Jensen identifies a non-obvious bottleneck: power availability is constrained not by generation capacity but by contractual rigidity. “99% of the time, power grid has excess power” — grids are engineered for worst-case scenarios but typically operate at ~60% capacity.

The problem is a cascade of uptime guarantees: end customers demand six-nines availability, cloud providers replicate those demands, and utilities must then guarantee impossibly high reliability. Jensen’s proposed solution is not engineering but contracting: data centers that voluntarily reduce power during infrastructure emergencies, shift workloads geographically, or accept slightly longer latency.
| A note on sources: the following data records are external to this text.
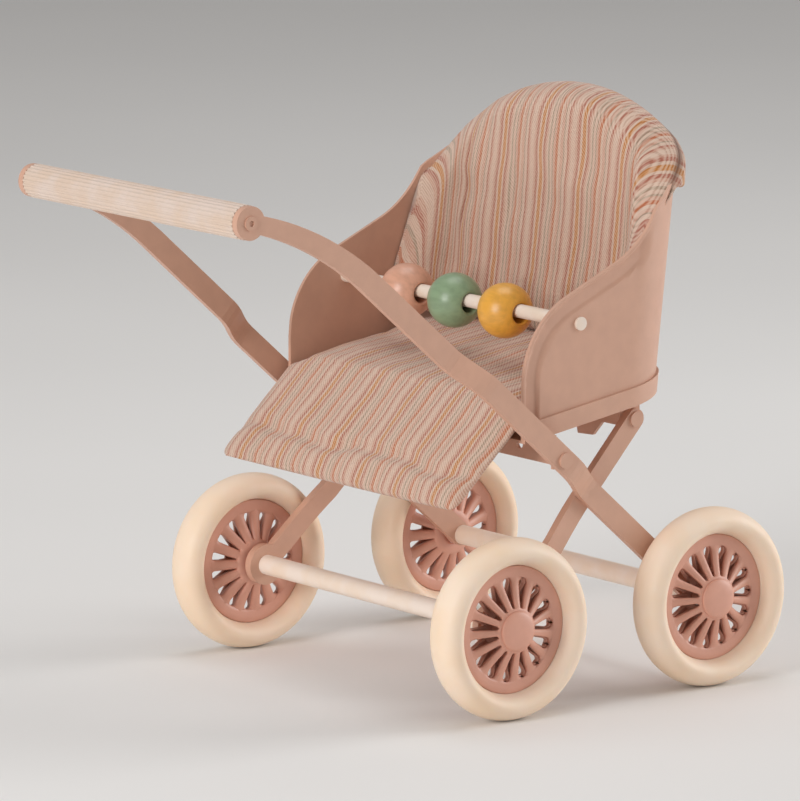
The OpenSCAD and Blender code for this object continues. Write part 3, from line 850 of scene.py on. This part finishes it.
def tub_mesh():
    """The tub as an outer and an inner skin, joined all the way round."""
    right = wall_columns()
    columns = right + [(-x, y, Vector((-n.x, n.y)), tip) for x, y, n, tip in reversed(right[:-1])]
    outer, inner = [], []
    for column in columns:
        height = climb(lambda up: column_point(column, up))
        reach = min(1.0, 0.62 * height / EDGE_STEPS[-1])
        ups = [height - step * reach for step in EDGE_STEPS]
        ups += [ups[-1] * (1 - i / PANEL_ROWS) for i in range(1, PANEL_ROWS + 1)]
        normal = Vector((column[2].x, column[2].y, 0))
        for up in ups:
            point = column_point(column, up)
            outer.append(point - normal * (band_push(point) if column[3] is not None else 0))
            inner.append(point - normal * TUB_T)
    rows = len(EDGE_STEPS) + PANEL_ROWS
    count = len(columns)
    points = outer + inner
    shift = len(outer)
    faces = skin_faces(count, rows)
    faces += [tuple(shift + k for k in reversed(face)) for face in skin_faces(count, rows)]
    for i in range(count - 1):
        for row in (0, rows - 1):
            a, b = i * rows + row, (i + 1) * rows + row
            faces.append((a, b, b + shift, a + shift))
    for j in range(rows - 1):
        for i in (0, count - 1):
            a, b = i * rows + j, i * rows + j + 1
            faces.append((a, b, b + shift, a + shift))
    return make_object("pressed_tub", points, faces, PINK_ENAMEL)


tub = tub_mesh()
soften_edges(tub, 0.36, 4)
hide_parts("seat_tub")
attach(tub, "frame")
print("tub skin has", len(tub.data.polygons), "faces")

# %% [markdown]
# ## The cushion
#
# The cushion is one long padded mat. Its seat part lies on the tray and folds down over the
# tray's front edge as a flap, and its back part stands in the tub and ends in a pocket that
# slips over the tub's back. Padding is air, as far as a mesh is concerned: the cloth modifier
# blows a closed skin up a little, and the skin finds its own soft shape. Cloth on a piece this
# small is unstable, so the skin is made ten times larger for the simulation and shrunk again.

# %% Soft-piece helpers
SIM_SCALE = 10
SIM_FRAMES = 20
PRESSURE = 3.0
SWELL_CAP_MM = 0.7


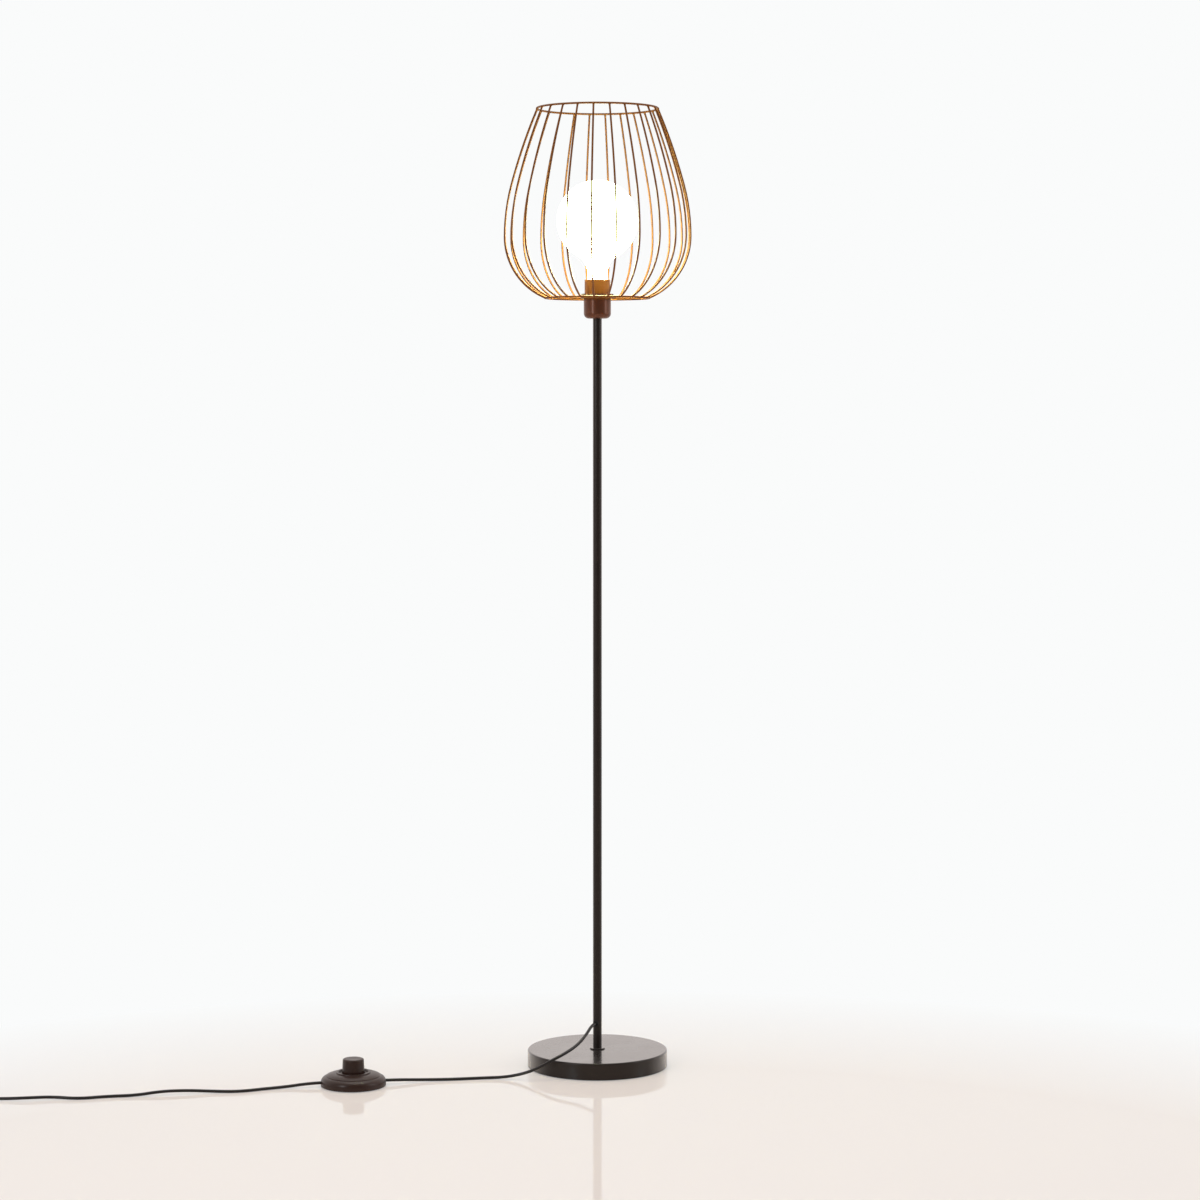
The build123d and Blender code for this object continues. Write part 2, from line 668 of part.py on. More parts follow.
with BuildPart() as cage_arms:
    with Locations((0, 0, bottom_ring_z)):
        with PolarLocations(0, ARM_COUNT, start_angle=FIRST_ARM_AZIMUTH):
            with Locations(Location((FITTER_D / 2, 0, 0), (0, 90, 0))):
                Cylinder(
                    ARM_D / 2,
                    BOTTOM_RING_R - FITTER_D / 2,
                    align=(Align.CENTER, Align.CENTER, Align.MIN),
                )
    add(cage_bottom_ring.part, mode=Mode.SUBTRACT)


# ---------------------------------------------------------------- foot switch
switch_r = SWITCH_D / 2
switch_inner_r = switch_r - SWITCH_WALL
button_bore_r = BUTTON_D / 2 + BUTTON_CLEARANCE

with BuildPart() as switch_feet:
    with BuildSketch(switch_plane):
        with PolarLocations(SWITCH_FOOT_PCD / 2, 4, start_angle=45):
            Circle(SWITCH_FOOT_D / 2)
    extrude(amount=SWITCH_FOOT_T)

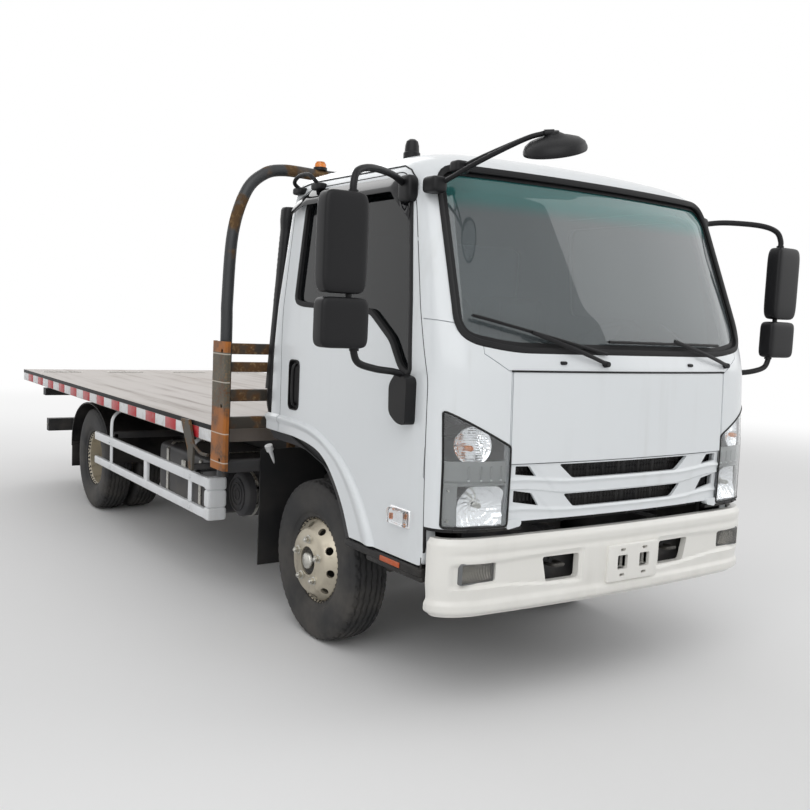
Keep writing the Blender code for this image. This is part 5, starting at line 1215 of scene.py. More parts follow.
# %% Headlamps
def lamp_parts():
    """All parts of the left lamp: plate, dish, band, bowl, bulbs, cover and rubber edge."""
    cover = carve(cab_solid(0.0005, 0.65), [prism(grown(LAMP_OUTLINE, -0.0015), "y", -1.3, -0.98)],
                  "INTERSECT")
    cover = carve(cover, [cab_solid(0.0035, 0.6)])
    edge_path = on_skin(LAMP_OUTLINE, "y", 0.0005, 160)
    edge = sweep(edge_path, lip_profile(0.0045, 0.0025), (0, -1, 0), True)

    def plate(x, z):
        return front_y(x, z) + 0.022

    def upper_front(x, z):
        away = np.hypot(x - 0.783, z - 1.090)
        return plate(x, z) - 0.004 * hump(away, 0.0775, 0.0030)

    upper = relief((0.640, 0.893), (1.022, 1.222), (92, 74), upper_front, lambda x, z: plate(x, z) + 0.045)
    upper = carve(upper, [prism(grown(LAMP_OUTLINE, -0.0095), "y", -1.4, -0.9)], "INTERSECT")
    frame_plate = carve(upper, [prism(circle(0.0735, 64) + [0.783, 1.090], "y", -1.4, -0.9)])
    r, a = np.linspace(0.0735, 0.0, 36)[:, None], np.linspace(0, 2 * math.pi, 72, endpoint=False)[None, :]
    x, z = 0.783 + r * np.cos(a), 1.090 + r * np.sin(a)
    depth = 0.030 * (1 - (r / 0.0735) ** 2) + 0.0022 * np.sin((z - 1.09) * 2 * math.pi / 0.0095) * (r < 0.070)
    dish = shell(np.stack([x, plate(x, z) + depth, z], -1)[:, np.r_[0:72, 0]], 0.003)

    def band_front(x, z):
        notches = sum(hump(x, at, 0.0035) for at in (0.668, 0.712, 0.756, 0.806))
        return (plate(x, z) - 0.009 + 0.006 * notches * (z > 0.962) * (z < 1.012)
                + 0.007 * hump(z, 0.947, 0.004))

    band = relief((0.646, 0.888), (0.936, 1.030), (100, 38), band_front, lambda x, z: plate(x, z) + 0.02)
    jewels = joined([soft_box((at - 0.0045, float(front_y(at, 0.955)) + 0.008, 0.9545),
                              (at + 0.0045, float(front_y(at, 0.955)) + 0.016, 0.9605), 0.002)
                     for at in (0.668, 0.712, 0.756, 0.806)])

    def bowl_front(x, z):
        u, v = (x - 0.752) / 0.088, (z - 0.855) / 0.078
        away = np.clip(np.hypot(u, v), 0, 1.35)
        turn = np.arctan2(v, u)
        bowl = 0.036 * (1 - np.minimum(away, 1.2) ** 2 / 1.44)
        facet = 0.0045 * np.abs(((turn * 2.6 + away * 1.7) % 1) - 0.5)
        step = 0.006 * np.floor(away * 3.2) / 3.2
        return plate(x, z) - 0.004 + bowl - facet - step

    bowl = relief((0.655, 0.845), (0.780, 0.934), (84, 68), bowl_front, lambda x, z: plate(x, z) + 0.05)
    corner_cut = rounded([(0.655, 0.780), (0.655, 0.915), (0.680, 0.934), (0.800, 0.934), (0.835, 0.880),
                          (0.845, 0.780)], 0.01)
    bowl = carve(bowl, [prism(corner_cut, "y", -1.4, -0.9)], "INTERSECT")
    side_plate = relief((0.842, 0.890), (0.780, 0.934), (20, 30), lambda x, z: plate(x, z) - 0.004,
                        lambda x, z: plate(x, z) + 0.02)
    screws = joined([spun([(-0.004, 0), (-0.004, 0.005), (0.004, 0.006), (0.004, 0)], "y",
                          (0.872, float(front_y(0.872, z)) + 0.016, z), 12) for z in (0.800, 0.918)])
    y = float(front_y(0.783, 1.09))
    bulb = spun([(y + 0.012, 0), (y + 0.014, 0.007), (y + 0.020, 0.011), (y + 0.034, 0.0115),
                 (y + 0.050, 0.009), (y + 0.050, 0)], "y", (0.798, 0, 1.080), 24)
    y = float(front_y(0.752, 0.86))
    main_bulb = spun([(y + 0.016, 0), (y + 0.018, 0.008), (y + 0.024, 0.011), (y + 0.050, 0.011),
                      (y + 0.050, 0)], "y",
                     (0.752, 0, 0.858), 24)
    return [("lamp_plate", joined([frame_plate, band, side_plate]), LAMP_GREY, "black_plastic"),
            ("lamp_dish", dish, LAMP_SILVER, "chrome"), ("lamp_bowl", bowl, LAMP_SILVER, "chrome"),
            ("lamp_jewels", jewels, TAPE_WHITE, "chrome"), ("lamp_screws", screws, ZINC, "chrome"),
            ("lamp_bulb", bulb, AMBER_LENS, "amber_lens"), ("lamp_main_bulb", main_bulb, ZINC, "chrome"),
            ("lamp_cover", cover, LAMP_LENS, "lamp_glass"), ("lamp_edge", edge, SEAL_RUBBER, "black_plastic")]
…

“We need data centers that gracefully degrade.” This uses idle grid capacity without forcing utilities to overbuild — a systems-thinking approach to what most people frame as a physics problem.

Jensen 发现了一个不明显的瓶颈:电力可用性的约束不在于发电能力,而在于合同的刚性。“99% 的时间,电网都有多余的电力” ——电网按最坏情况设计,但通常运行在约 60% 的容量。

问题在于正常运行时间保证的级联:终端客户要求六个九的可用性,云提供商复制这些要求,公用事业公司则必须保证不可能的高可靠性。Jensen 提出的解决方案不是工程而是合同:数据中心在基础设施紧急情况下自愿降低功率,在地理上转移工作负载,或接受略长的延迟。

“我们需要能优雅降级的数据中心。” 这利用了闲置的电网容量而无需迫使公用事业公司过度建设——这是用系统思维方法来看待大多数人视为物理问题的问题。